I have spent the last two months slowly boxing up items to recycle, pass on or sell in order to have more space and live with less of everything. It has been a painstaking and, at times, mind-numbing job, which has left me with a hallway of boxes going nowhere. The thing is, the reason it’s so appealing to just throw stuff in the bin or dump it on the street is because it is such a time free option; whereas recycling or passing on can be very time expensive. I have two boxes filled with bags to take to H&M, who do a textile recycle scheme. You can put your overwashed t-shirt and a holey pair of socks in a bag, hand them over, and they will be turned into something new and you’ll get a £5 discount voucher for your trouble. But as my nearest shop is a train-ride away and in a huge and overwhelming shopping complex, I never get round to doing it. And then, there is my living room – I have been avoiding dealing with it. But this morning, bearing in mind that Christmas is coming and there is nowhere to put a tree (real or fake), I set to the task of getting rid of the various mountains of junk mail, paper work and child’s artwork cluttering my living room. Four carrier bags later, and I could actually see some surfaces. I even persuaded my three-year-old daughter to pass on one of her toys that she never plays with.
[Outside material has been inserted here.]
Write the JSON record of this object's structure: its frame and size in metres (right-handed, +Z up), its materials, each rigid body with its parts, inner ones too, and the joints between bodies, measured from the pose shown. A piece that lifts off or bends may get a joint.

Later, when we were washing our hands before lunch, my daughter and I got to talking about flushing the loo, which led to the topics of using less water, recycling and other things we can do the protect the earth. She didn’t like the idea of rubbish going into the fishes in the sea or being burnt and ending up choking the birds in the air. She walked away at that idea. Fair enough.

I received a fortuitous little Advent gift, in an unexpected form this evening. The two boxes worth of clothes for textile recycling which were taking up room in my hallway, were taken off my hands unexpectedly. I was given a lift home after choir practice and mentioned today’s challenge. My choir friend asked me if I was getting rid of any old clothes, not the good kind. “Funny you should say that,” I said. She needed donations for her textile-recycling stand at her school’s Christmas fair. I handed them over and she drove off into the night with them, my trash now something of worth. Does that count as divine providence?